> _Entries with model source code_

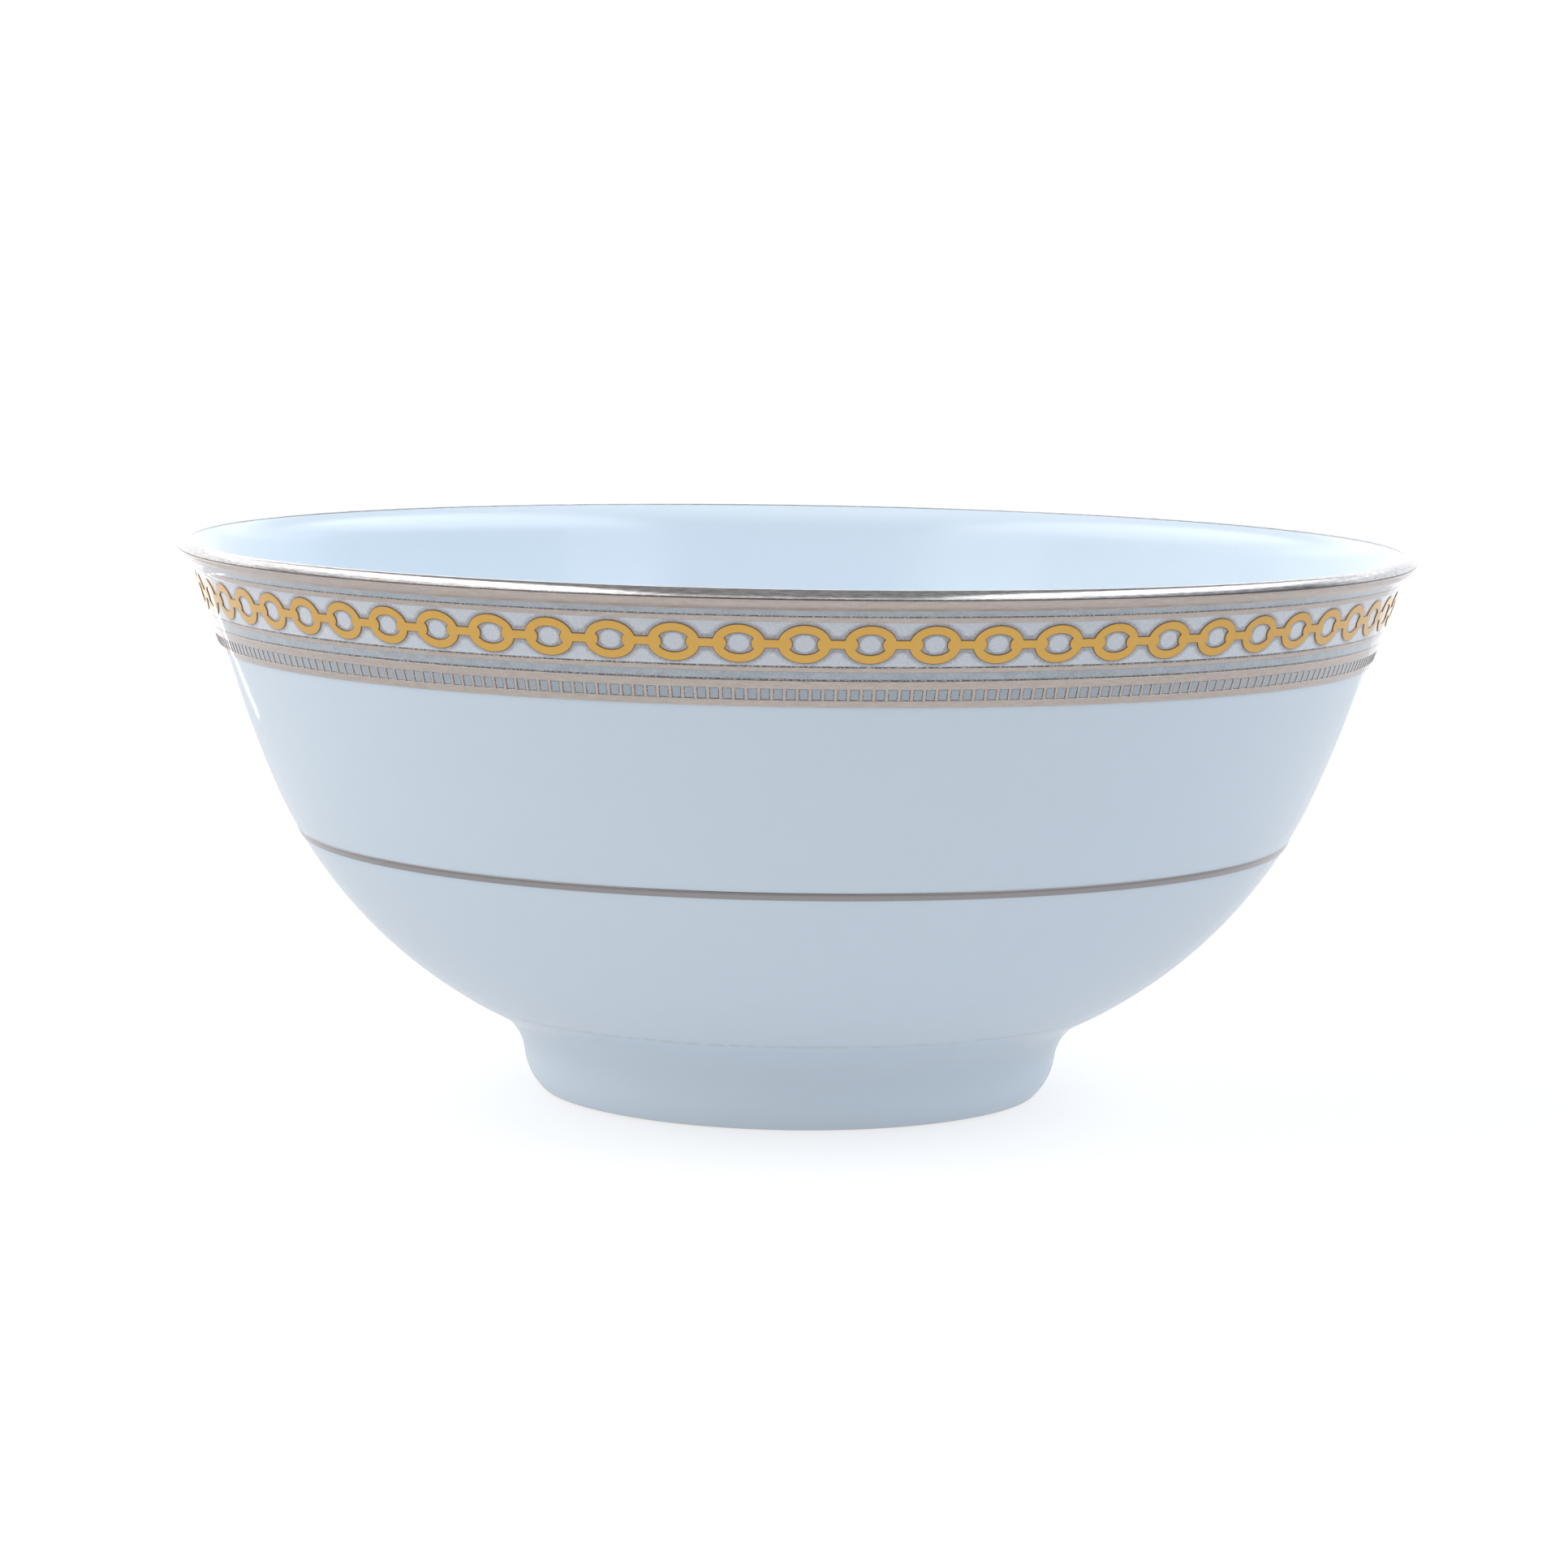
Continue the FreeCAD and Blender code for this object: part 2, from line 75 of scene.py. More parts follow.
# Luting seam left under the glaze where the slip was sponged off
SEAM_HEIGHT = 17.8 * MM
SEAM_SWELL = 0.06 * MM
SEAM_REACH = 0.5 * MM
SEAM_INSIDE = 57.3 * MM       # at the seam's height, between the inside and the outside skin

# Print and brushed metal
FILM = 0.08 * MM
FILM_SHOULDER = 0.05 * MM     # rounding of a film's edge
LIP_BAND_OVERLAP = 0.5 * MM   # lip band inside the crest
LINK_COUNT = 64
CHAIN_PHASE = 0.75            # turn of the first link from the front, degrees
LINK_LENGTH = 8.65 * MM
LINK_HEIGHT = 6.6 * MM
SPOT_LENGTH = 3.4 * MM        # pale middle inside each link, left clear of the painted shade
SPOT_HEIGHT = 3.0 * MM
BAR_WIDTH = 1.4 * MM
WINDOWS_PER_LINK = 5
RUNG_WIDTH = 0.5 * MM

# Mesh
STEPS = 360                   # round the axis
SPACING = 2.0 * MM            # along the section
HIDDEN_SPACING = 8.0 * MM     # along it where the glaze meets the clay
TURN = 7.5                    # degrees of an arc between two section points
HIDDEN_TURN = 22.0
FLAT_RINGS = 8                # rings of faces on a flat floor
FILM_SPACING = 0.6 * MM       # across a band or line
JOIN = 0.001 * MM             # closer vertices are one
SHARP = math.radians(32)


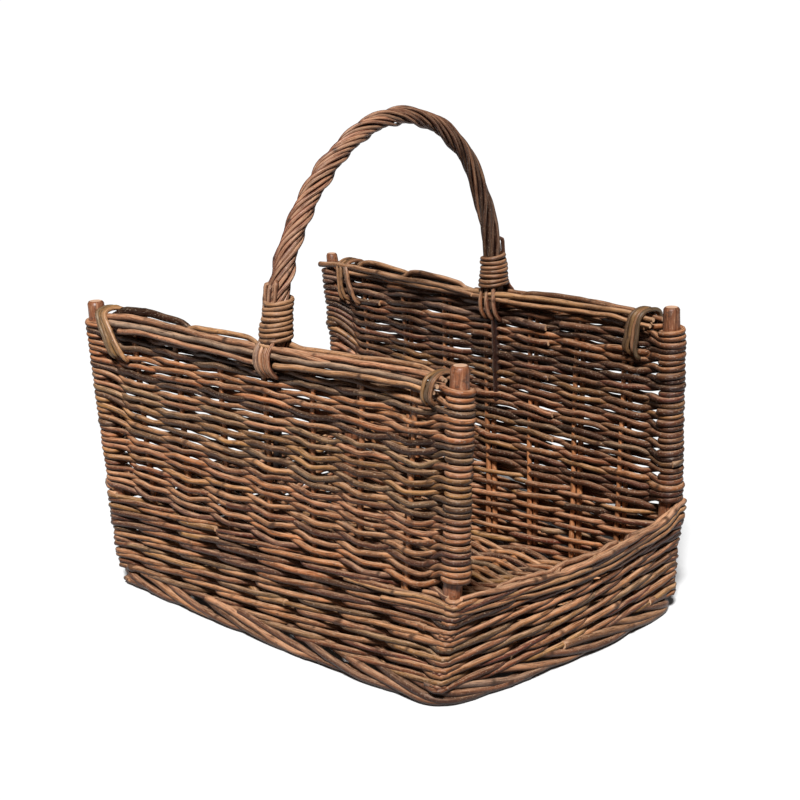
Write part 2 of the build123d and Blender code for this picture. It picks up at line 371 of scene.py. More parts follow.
def panelLine(rng, name, look):
    # the rod's zigzag: rows that pass the stakes on alternate sides, and half turns round the posts
    _, front, back = panels[name]
    rows = look["rows"]
    shares = np.linspace(0, 1, 150)
    phase = np.interp(shares, [0, *panelShares, 1], math.pi * np.arange(len(panelShares) + 2))
    tops = {"front": look["frontTop"], "back": look["backTop"]}
    slots = {end: knuckleSlots(rng, rows // 2, look["knuckleLow"][end], top + 0.001, look["doubled"])
             for end, top in tops.items()}
    used = {"front": 0, "back": 0}
    parts, sides = [], []
    startZ = None
    for row in range(rows):
        end = "back" if row % 2 == 0 else "front"
        share = (row + 0.5) / rows
        frontZ = look["lowest"] + (look["frontTop"] - look["lowest"]) * share
        backZ = look["lowest"] + (look["backTop"] - look["lowest"]) * share
        level = frontZ + (backZ - frontZ) * shares
        length = np.linalg.norm(onPost(back, frontZ) - onPost(front, frontZ))
        nearFront = smooth(1 - shares * length / look["turnRun"])
        nearBack = smooth(1 - (1 - shares) * length / look["turnRun"])
        swing = np.arcsin(0.95 * np.cos(phase + row * math.pi)) / math.asin(0.95)
        away = 1 - nearFront - nearBack
        # rods lie flatter and closer where only open space is behind them
        alongY = onPost(front, frontZ)[1] + (onPost(back, frontZ) - onPost(front, frontZ))[1] * shares
        openAbove = look["openZ"] + look["openSlope"] * (look["openY"] - alongY)
        flat = 1.0 if name == "right" else smooth((level - openAbove) / look["openFade"])
        z = level - (look["dip"] * (1 - flat) + look["flatDip"][name] * flat) * swing * away
        z += wander(rng, shares * length, 0.0014, 0.13) * away + rng.uniform(-0.0010, 0.0010) * away
        hasTurn = used[end] < rows // 2 and row < rows - 1
        if hasTurn:
            slotZ, extra, pitch = (slots[end][0][used[end]], slots[end][1][used[end]], slots[end][2])
            arriveZ = slotZ - pitch / 4
            leaveZ = slotZ + pitch / 4 + pitch * extra
        else:
            arriveZ = frontZ if end == "front" else backZ
        beginZ = startZ if startZ is not None else frontZ
        frontEndZ, backEndZ = (beginZ, arriveZ) if end == "back" else (arriveZ, beginZ)
        z = z + (frontEndZ - level) * nearFront + (backEndZ - level) * nearBack
        reach = look["stakeReach"] + (look["postReach"] - look["stakeReach"]) * (nearFront + nearBack)
        depth = reach * swing + wander(rng, shares * length, 0.0005) * away
        along, outward = panelFrame(name, z)
        base = onPost(front, z) + (onPost(back, z) - onPost(front, z)) * shares[:, None]
        line = base + outward * depth[:, None]
        line[:, 2] = z
        order = slice(None) if end == "back" else slice(None, None, -1)
        parts.append(line[order])
        sides.append(depth[order])
        if hasTurn:
            angle = np.linspace(0, math.pi * (1 + 2 * extra), 14 + 22 * extra)
            turnZ = slotZ + (angle - math.pi / 2) / (2 * math.pi) * pitch
            along, outward = panelFrame(name, turnZ)
            sense = 1 if end == "back" else -1
            bulge = look["postReach"] + rng.uniform(-0.0006, 0.0016) * np.sin(angle / (1 + 2 * extra))
            turnZ = turnZ + rng.uniform(-0.0013, 0.0013) * np.sin(angle / (1 + 2 * extra))
            reachOut = bulge * sense * np.cos(angle)
            reachOn = bulge * sense * np.sin(angle) * np.where(np.sin(angle) < 0, 0.74, 1.0)
            turn = onPost(back if end == "back" else front, turnZ)
            turn = turn + outward * reachOut[:, None] + along * reachOn[:, None]
            parts.append(turn)
            sides.append(reachOut)
            used[end] += 1
            startZ = leaveZ
    line = np.concatenate(parts)
    data = np.concatenate([line, np.concatenate(sides)[:, None]], 1)
    keep = np.concatenate([[True], np.linalg.norm(np.diff(line, axis=0), axis=1) > 1e-5])
    even = evenly(data[keep], look["step"])
    return even[:, :3], even[:, 3]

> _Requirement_
Restate the first line and every line after it, word for word, stopping once the line with "SEAM_INSIDE = 57.3" is done.

> _The response_
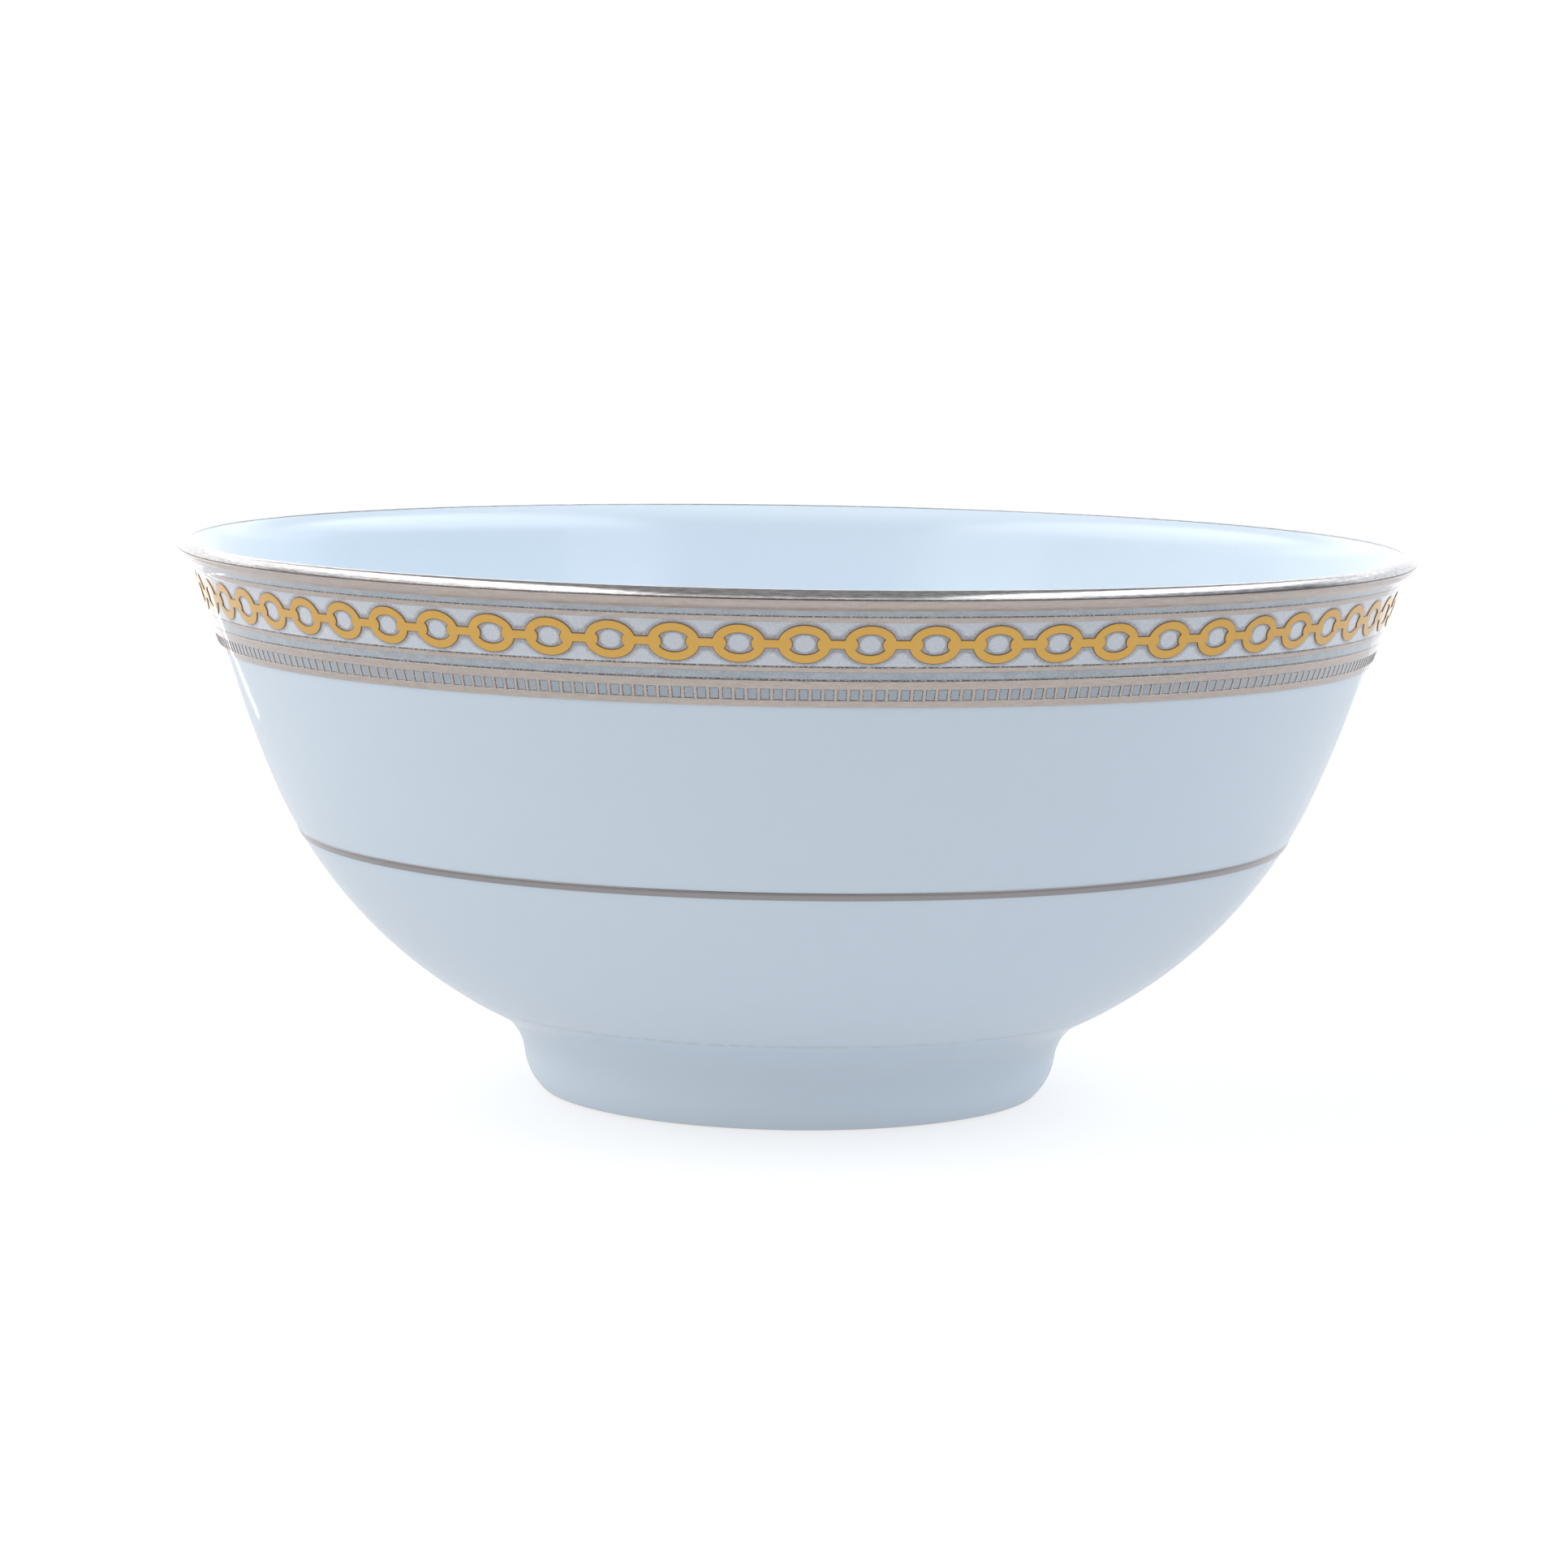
Continue the FreeCAD and Blender code for this object: part 2, from line 75 of scene.py. More parts follow.
# Luting seam left under the glaze where the slip was sponged off
SEAM_HEIGHT = 17.8 * MM
SEAM_SWELL = 0.06 * MM
SEAM_REACH = 0.5 * MM
SEAM_INSIDE = 57.3 * MM       # at the seam's height, between the inside and the outside skin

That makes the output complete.